-- START OF Dataset content --
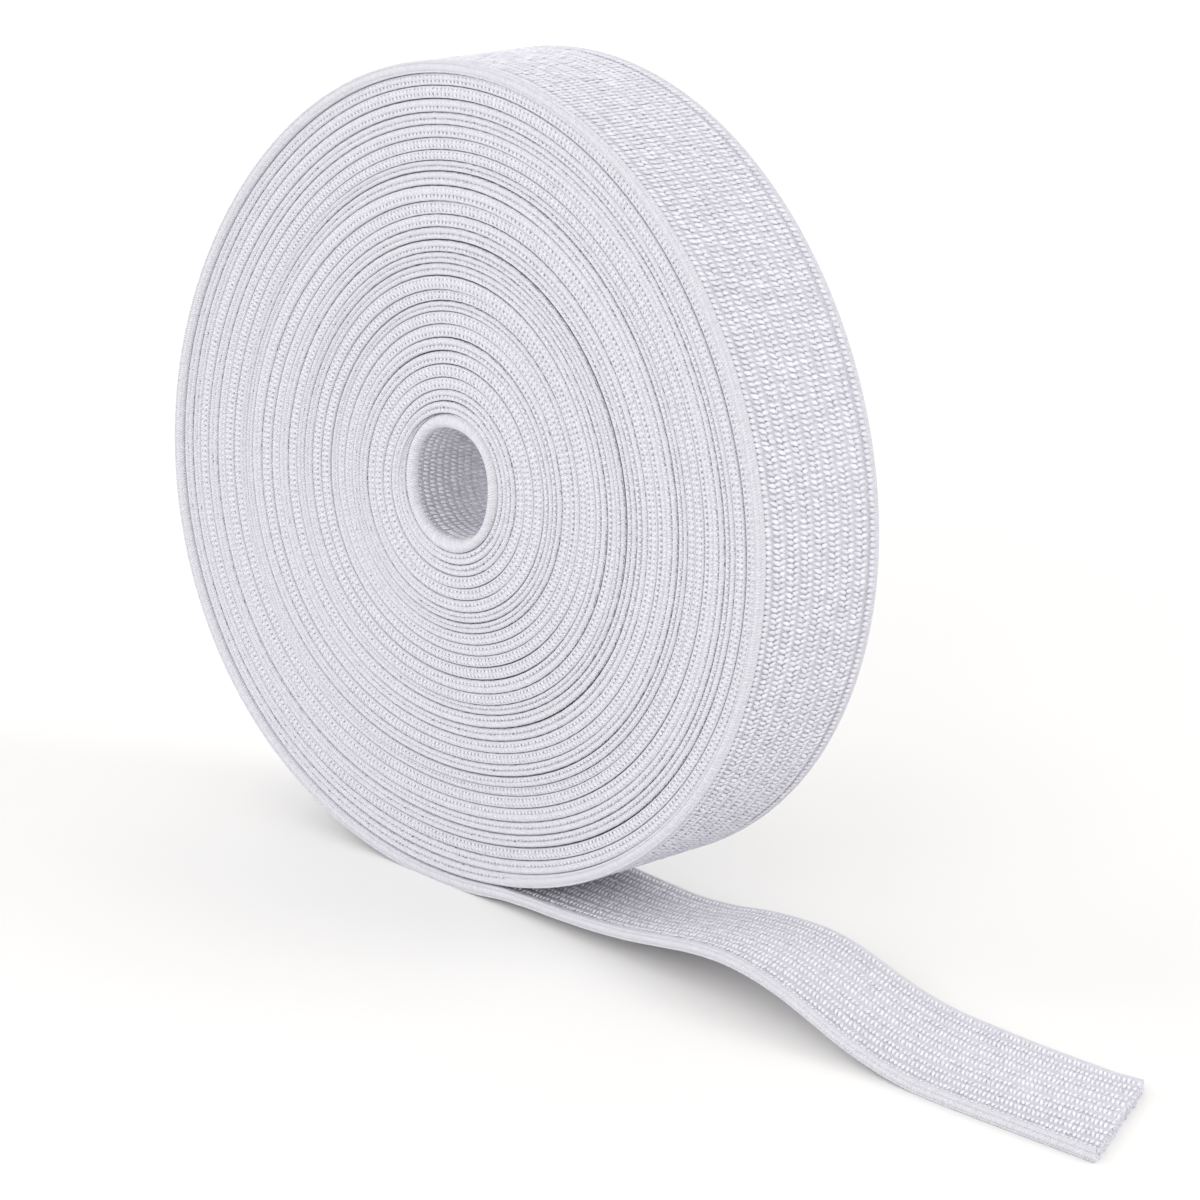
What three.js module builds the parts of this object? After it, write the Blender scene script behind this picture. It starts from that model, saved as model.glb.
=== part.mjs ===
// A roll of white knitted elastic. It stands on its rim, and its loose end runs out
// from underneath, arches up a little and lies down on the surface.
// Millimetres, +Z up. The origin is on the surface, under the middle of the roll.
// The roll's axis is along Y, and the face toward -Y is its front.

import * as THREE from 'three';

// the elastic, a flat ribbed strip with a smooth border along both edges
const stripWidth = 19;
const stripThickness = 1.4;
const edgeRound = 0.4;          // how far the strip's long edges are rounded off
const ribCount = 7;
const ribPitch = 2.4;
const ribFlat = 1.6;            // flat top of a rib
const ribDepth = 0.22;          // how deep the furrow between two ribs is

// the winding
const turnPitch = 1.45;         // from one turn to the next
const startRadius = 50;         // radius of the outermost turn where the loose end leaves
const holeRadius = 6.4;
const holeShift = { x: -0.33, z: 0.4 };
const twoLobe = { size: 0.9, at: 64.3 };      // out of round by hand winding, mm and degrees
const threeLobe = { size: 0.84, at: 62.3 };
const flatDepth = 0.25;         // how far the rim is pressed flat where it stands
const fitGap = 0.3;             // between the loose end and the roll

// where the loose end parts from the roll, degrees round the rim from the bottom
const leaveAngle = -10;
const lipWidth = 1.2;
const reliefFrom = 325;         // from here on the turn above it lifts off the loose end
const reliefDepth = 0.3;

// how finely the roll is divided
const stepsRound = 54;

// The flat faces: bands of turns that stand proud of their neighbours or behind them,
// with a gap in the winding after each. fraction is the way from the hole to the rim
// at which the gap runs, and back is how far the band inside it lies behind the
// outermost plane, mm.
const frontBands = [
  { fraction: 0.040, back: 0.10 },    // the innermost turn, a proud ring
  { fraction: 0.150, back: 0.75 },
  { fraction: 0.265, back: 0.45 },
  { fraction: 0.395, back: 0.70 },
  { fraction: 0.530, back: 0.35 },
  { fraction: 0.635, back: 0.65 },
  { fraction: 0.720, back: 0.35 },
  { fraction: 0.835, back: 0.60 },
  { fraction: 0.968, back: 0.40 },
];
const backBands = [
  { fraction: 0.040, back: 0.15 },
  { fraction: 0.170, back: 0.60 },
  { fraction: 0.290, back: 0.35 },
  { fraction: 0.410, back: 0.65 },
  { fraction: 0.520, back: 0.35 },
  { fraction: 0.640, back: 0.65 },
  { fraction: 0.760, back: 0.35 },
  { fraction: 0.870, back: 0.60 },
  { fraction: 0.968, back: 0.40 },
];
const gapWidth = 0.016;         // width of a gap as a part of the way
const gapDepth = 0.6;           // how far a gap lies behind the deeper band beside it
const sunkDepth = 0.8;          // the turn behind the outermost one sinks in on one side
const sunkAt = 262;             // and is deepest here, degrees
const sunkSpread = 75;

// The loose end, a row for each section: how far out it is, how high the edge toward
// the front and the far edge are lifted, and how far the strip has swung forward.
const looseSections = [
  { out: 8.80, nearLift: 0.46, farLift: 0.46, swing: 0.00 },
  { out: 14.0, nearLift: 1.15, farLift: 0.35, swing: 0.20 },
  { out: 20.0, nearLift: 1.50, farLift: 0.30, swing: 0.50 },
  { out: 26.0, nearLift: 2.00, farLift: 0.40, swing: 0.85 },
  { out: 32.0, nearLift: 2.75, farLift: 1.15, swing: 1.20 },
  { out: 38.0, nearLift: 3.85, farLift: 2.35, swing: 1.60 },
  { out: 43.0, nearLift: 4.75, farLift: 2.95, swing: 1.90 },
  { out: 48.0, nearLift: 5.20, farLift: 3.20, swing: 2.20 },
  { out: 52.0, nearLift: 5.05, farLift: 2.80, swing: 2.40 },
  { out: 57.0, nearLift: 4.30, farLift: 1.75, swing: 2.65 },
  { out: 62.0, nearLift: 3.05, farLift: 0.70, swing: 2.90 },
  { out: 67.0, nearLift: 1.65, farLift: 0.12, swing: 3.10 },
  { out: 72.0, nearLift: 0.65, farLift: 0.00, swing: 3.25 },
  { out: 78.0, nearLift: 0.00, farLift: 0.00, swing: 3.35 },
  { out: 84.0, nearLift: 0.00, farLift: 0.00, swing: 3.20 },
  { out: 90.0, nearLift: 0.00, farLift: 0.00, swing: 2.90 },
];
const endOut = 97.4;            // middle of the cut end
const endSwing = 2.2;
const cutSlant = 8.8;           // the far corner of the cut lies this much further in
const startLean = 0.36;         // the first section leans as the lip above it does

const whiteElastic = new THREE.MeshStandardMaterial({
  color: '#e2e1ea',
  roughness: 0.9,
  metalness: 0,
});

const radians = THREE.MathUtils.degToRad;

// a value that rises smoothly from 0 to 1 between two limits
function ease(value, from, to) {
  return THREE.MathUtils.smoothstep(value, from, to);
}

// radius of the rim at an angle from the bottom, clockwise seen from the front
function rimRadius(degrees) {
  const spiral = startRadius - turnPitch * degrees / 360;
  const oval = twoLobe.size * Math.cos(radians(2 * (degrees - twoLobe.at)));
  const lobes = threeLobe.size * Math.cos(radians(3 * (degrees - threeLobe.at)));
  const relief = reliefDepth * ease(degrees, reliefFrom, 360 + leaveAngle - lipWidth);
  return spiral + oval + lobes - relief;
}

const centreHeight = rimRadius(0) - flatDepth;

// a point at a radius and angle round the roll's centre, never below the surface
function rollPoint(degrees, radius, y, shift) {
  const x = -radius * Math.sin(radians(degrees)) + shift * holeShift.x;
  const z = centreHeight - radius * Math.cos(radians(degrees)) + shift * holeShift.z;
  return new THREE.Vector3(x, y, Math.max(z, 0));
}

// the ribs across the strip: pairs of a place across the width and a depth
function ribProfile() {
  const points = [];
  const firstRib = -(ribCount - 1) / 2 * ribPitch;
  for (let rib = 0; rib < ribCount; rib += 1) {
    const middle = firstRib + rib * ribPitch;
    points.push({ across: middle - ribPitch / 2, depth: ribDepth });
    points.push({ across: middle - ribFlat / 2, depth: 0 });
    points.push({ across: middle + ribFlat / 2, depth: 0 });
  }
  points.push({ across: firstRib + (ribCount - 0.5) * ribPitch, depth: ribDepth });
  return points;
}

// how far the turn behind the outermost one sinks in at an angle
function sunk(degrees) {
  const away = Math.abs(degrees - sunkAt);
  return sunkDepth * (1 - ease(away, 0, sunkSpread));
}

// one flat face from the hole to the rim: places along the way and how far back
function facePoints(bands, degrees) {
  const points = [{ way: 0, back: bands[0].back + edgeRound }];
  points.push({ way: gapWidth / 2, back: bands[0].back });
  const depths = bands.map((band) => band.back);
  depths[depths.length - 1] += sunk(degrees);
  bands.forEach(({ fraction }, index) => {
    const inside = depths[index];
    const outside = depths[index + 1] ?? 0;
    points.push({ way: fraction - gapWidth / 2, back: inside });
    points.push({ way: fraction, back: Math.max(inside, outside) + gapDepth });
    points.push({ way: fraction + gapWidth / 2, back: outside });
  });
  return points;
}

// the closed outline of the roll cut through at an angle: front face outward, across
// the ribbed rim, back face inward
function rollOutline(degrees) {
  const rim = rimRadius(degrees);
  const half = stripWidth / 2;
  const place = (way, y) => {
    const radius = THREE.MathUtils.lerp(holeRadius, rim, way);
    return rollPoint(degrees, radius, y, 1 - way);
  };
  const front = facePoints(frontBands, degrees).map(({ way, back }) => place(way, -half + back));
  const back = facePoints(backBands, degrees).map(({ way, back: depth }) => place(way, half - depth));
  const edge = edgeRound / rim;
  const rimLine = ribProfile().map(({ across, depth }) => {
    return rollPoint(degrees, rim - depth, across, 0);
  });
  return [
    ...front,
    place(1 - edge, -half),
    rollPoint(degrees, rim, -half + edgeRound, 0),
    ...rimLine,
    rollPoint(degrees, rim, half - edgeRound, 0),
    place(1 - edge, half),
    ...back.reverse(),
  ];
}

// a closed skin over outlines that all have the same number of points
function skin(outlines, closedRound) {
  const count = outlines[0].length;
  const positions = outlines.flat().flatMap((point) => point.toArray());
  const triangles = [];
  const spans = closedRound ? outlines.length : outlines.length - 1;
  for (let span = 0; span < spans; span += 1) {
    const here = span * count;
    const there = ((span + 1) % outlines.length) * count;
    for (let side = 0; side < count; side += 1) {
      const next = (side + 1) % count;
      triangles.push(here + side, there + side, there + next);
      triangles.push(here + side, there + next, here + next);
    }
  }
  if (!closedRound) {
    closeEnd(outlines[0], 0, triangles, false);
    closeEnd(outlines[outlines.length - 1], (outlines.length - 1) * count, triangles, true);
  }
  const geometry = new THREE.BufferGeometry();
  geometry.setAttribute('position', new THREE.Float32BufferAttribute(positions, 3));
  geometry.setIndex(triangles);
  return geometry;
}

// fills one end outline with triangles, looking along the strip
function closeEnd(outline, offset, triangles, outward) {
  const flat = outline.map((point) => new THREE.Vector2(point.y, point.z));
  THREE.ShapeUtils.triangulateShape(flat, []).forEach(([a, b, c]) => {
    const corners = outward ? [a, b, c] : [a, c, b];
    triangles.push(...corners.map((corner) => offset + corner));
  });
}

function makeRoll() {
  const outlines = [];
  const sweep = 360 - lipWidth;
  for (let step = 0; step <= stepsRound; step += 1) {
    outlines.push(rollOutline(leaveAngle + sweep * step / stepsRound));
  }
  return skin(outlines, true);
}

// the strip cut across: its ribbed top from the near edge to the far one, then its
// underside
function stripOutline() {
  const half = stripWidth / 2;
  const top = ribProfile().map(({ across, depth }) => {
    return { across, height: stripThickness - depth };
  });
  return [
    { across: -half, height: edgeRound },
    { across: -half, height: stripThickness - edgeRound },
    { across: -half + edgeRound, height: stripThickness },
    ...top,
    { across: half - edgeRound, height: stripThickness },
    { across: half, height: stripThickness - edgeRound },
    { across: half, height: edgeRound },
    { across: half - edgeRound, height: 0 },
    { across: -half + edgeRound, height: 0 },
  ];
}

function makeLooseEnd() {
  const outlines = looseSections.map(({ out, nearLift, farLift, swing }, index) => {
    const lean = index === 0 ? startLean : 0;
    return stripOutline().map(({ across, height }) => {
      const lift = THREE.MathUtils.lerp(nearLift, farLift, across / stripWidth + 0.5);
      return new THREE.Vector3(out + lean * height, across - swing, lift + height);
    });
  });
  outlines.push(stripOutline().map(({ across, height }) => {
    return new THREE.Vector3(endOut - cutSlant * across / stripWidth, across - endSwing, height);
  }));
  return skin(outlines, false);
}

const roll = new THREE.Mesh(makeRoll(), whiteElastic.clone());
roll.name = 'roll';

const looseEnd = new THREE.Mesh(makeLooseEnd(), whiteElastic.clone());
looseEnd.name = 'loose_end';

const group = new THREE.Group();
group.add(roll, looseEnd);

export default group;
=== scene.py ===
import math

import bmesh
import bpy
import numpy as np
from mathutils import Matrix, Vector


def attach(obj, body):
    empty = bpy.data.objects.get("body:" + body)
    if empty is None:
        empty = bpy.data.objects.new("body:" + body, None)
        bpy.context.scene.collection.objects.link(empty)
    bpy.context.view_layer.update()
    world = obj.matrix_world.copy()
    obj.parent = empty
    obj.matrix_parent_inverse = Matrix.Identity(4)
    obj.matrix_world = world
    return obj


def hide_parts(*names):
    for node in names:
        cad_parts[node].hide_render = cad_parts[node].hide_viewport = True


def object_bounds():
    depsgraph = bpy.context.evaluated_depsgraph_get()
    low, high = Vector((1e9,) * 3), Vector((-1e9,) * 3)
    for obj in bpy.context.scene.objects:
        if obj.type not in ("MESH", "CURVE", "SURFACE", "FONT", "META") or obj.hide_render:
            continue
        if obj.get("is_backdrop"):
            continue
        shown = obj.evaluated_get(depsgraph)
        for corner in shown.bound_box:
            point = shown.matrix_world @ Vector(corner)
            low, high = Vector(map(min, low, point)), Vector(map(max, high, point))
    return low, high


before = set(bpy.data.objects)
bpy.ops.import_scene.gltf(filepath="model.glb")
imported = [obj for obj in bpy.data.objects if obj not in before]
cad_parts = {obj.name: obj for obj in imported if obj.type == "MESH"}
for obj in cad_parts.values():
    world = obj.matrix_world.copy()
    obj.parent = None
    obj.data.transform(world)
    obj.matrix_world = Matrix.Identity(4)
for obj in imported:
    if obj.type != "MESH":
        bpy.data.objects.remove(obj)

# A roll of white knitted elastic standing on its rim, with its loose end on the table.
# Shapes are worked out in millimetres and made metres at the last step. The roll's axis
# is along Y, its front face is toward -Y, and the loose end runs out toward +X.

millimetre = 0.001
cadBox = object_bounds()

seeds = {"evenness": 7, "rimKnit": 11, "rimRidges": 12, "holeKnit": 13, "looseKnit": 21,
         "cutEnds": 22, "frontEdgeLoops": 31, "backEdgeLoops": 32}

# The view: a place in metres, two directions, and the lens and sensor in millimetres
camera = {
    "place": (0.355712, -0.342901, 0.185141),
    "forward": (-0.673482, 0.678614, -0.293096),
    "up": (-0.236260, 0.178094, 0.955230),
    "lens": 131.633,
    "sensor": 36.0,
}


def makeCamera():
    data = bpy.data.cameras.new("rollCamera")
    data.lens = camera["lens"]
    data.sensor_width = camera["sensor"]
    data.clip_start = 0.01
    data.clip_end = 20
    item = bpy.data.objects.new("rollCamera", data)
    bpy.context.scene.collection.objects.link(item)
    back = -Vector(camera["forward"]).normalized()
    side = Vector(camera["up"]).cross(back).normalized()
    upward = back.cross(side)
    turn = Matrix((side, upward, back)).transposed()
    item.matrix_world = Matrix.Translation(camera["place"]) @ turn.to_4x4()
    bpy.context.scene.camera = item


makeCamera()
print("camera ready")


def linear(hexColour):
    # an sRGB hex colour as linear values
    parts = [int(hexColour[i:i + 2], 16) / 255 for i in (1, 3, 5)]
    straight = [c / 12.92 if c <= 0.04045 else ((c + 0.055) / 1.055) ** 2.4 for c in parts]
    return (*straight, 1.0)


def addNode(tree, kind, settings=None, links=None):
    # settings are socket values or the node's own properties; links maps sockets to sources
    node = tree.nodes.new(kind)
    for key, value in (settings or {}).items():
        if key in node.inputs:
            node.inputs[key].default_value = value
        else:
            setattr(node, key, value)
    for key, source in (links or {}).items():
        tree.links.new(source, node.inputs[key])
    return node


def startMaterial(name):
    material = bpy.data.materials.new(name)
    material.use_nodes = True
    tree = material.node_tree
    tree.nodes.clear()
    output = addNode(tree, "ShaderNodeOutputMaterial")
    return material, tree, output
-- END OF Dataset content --
__Your instructions__.
From the listing, copy every line where the string "shown" appears.

__Solution to the exercise__.
        shown = obj.evaluated_get(depsgraph)
        for corner in shown.bound_box:
            point = shown.matrix_world @ Vector(corner)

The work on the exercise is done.